━━━ GIVEN INFORMATION ━━━
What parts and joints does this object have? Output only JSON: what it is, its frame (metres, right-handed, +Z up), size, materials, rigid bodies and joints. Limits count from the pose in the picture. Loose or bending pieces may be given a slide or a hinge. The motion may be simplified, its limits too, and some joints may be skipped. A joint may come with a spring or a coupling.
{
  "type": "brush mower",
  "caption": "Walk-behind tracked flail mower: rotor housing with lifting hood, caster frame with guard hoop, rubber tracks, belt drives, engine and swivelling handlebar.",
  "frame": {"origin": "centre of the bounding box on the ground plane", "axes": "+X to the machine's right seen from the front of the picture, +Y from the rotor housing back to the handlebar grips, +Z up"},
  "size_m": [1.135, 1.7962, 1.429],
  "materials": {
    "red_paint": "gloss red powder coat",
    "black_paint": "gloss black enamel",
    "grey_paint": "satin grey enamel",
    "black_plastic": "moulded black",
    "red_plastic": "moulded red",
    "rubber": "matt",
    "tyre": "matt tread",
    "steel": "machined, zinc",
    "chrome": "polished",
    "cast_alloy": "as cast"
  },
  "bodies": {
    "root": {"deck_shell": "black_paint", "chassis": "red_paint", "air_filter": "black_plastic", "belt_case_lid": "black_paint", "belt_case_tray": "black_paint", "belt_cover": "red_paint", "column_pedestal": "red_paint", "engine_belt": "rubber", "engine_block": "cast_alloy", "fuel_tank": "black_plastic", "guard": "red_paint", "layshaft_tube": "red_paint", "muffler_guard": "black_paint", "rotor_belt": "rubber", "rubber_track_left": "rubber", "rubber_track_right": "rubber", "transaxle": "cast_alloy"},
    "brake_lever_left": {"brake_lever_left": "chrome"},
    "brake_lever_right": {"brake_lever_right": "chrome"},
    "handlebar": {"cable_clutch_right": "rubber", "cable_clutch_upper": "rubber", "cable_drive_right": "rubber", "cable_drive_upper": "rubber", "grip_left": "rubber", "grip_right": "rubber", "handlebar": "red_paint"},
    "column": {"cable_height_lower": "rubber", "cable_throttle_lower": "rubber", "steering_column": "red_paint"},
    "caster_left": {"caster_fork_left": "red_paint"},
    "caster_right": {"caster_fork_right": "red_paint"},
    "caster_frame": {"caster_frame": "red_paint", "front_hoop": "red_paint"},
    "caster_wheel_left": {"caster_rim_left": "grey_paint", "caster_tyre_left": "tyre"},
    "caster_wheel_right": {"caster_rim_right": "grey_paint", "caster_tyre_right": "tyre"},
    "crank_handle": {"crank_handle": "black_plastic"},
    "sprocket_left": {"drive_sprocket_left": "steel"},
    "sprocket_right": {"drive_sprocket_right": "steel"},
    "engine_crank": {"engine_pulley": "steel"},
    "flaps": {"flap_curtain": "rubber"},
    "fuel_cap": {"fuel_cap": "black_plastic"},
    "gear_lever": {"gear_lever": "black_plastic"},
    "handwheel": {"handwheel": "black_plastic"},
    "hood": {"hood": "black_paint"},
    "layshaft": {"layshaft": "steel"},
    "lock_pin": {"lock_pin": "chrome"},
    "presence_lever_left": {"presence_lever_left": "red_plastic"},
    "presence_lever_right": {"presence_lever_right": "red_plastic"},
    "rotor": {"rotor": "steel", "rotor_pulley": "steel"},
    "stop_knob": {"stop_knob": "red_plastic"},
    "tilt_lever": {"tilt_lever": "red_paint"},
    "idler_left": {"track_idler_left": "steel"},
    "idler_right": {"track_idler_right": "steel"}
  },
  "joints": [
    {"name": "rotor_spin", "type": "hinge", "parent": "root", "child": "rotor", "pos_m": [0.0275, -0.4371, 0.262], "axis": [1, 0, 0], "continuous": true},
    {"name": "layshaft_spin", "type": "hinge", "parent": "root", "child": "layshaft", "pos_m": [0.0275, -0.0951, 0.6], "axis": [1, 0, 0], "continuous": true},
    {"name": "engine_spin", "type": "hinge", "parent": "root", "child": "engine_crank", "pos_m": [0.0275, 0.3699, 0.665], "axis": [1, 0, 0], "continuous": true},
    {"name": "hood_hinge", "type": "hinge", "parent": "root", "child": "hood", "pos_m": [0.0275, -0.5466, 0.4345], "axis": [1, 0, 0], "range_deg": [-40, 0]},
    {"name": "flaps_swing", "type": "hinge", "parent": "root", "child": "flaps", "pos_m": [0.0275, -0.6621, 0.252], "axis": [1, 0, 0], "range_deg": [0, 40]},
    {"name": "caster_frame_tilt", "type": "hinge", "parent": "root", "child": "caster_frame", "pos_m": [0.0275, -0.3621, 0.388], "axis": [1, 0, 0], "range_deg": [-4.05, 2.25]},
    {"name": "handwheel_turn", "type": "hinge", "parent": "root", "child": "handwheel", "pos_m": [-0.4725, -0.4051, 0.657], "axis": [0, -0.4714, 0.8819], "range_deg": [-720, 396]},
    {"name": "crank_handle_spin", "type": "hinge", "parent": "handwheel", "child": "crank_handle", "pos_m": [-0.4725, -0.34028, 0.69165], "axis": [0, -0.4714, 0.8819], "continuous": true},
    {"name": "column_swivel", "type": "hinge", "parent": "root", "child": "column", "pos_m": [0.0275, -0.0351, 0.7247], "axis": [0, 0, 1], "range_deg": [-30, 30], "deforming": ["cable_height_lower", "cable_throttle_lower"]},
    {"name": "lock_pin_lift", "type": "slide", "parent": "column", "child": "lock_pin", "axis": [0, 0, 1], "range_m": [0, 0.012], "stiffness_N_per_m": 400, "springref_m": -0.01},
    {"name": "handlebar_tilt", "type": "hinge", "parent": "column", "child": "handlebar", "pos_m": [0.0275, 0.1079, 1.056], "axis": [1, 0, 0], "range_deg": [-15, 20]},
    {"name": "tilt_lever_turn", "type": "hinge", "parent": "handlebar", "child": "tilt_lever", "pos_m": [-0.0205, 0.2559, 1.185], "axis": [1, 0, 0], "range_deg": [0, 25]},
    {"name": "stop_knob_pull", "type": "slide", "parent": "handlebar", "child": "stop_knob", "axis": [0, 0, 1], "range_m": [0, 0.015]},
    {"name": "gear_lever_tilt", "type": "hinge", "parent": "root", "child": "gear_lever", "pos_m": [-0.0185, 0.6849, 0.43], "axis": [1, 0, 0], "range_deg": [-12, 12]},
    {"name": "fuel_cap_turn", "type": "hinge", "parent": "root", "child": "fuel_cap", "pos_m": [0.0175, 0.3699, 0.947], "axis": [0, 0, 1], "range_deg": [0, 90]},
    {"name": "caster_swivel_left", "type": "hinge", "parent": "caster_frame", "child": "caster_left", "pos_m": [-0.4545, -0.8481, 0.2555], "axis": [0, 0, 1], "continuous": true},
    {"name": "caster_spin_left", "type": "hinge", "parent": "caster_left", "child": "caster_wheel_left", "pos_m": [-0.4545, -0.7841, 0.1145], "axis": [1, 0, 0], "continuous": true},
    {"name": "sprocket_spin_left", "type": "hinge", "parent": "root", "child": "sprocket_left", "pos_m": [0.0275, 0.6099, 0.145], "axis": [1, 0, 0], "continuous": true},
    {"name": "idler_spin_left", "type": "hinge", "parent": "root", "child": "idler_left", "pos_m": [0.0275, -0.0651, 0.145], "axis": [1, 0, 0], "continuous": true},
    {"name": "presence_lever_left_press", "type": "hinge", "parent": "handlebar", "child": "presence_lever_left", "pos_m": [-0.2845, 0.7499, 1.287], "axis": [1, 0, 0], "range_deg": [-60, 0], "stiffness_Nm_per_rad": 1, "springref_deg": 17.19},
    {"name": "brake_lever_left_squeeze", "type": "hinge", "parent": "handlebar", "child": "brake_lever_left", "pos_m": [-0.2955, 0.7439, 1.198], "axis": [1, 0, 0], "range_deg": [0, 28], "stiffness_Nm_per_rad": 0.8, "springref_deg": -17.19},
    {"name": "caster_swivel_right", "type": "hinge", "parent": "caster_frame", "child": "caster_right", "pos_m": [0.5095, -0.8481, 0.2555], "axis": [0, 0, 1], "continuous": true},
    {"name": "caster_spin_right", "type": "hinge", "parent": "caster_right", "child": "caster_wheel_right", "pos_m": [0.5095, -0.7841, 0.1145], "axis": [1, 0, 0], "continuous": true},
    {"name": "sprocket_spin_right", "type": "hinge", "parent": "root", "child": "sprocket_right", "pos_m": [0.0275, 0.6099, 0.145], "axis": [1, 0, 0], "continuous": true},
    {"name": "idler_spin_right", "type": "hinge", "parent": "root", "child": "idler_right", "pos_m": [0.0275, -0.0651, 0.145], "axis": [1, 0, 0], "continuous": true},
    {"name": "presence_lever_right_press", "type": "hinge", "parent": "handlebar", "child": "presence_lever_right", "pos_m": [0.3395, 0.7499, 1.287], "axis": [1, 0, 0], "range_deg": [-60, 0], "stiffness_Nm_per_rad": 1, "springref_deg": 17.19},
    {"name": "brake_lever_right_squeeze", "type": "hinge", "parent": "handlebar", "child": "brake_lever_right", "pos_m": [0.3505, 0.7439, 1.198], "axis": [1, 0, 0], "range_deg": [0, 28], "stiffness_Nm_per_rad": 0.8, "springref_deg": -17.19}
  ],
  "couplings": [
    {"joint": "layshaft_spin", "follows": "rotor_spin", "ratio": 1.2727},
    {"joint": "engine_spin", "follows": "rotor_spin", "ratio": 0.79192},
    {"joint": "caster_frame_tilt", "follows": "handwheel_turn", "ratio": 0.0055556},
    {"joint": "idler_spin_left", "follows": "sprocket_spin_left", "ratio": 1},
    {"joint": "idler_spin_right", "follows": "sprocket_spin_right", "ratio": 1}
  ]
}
━━━
**EXERCISE**
Find the lines above that contain the word "slide" and collect them.

**TASK ANSWER**
What parts and joints does this object have? Output only JSON: what it is, its frame (metres, right-handed, +Z up), size, materials, rigid bodies and joints. Limits count from the pose in the picture. Loose or bending pieces may be given a slide or a hinge. The motion may be simplified, its limits too, and some joints may be skipped. A joint may come with a spring or a coupling.
    {"name": "lock_pin_lift", "type": "slide", "parent": "column", "child": "lock_pin", "axis": [0, 0, 1], "range_m": [0, 0.012], "stiffness_N_per_m": 400, "springref_m": -0.01},
    {"name": "stop_knob_pull", "type": "slide", "parent": "handlebar", "child": "stop_knob", "axis": [0, 0, 1], "range_m": [0, 0.015]},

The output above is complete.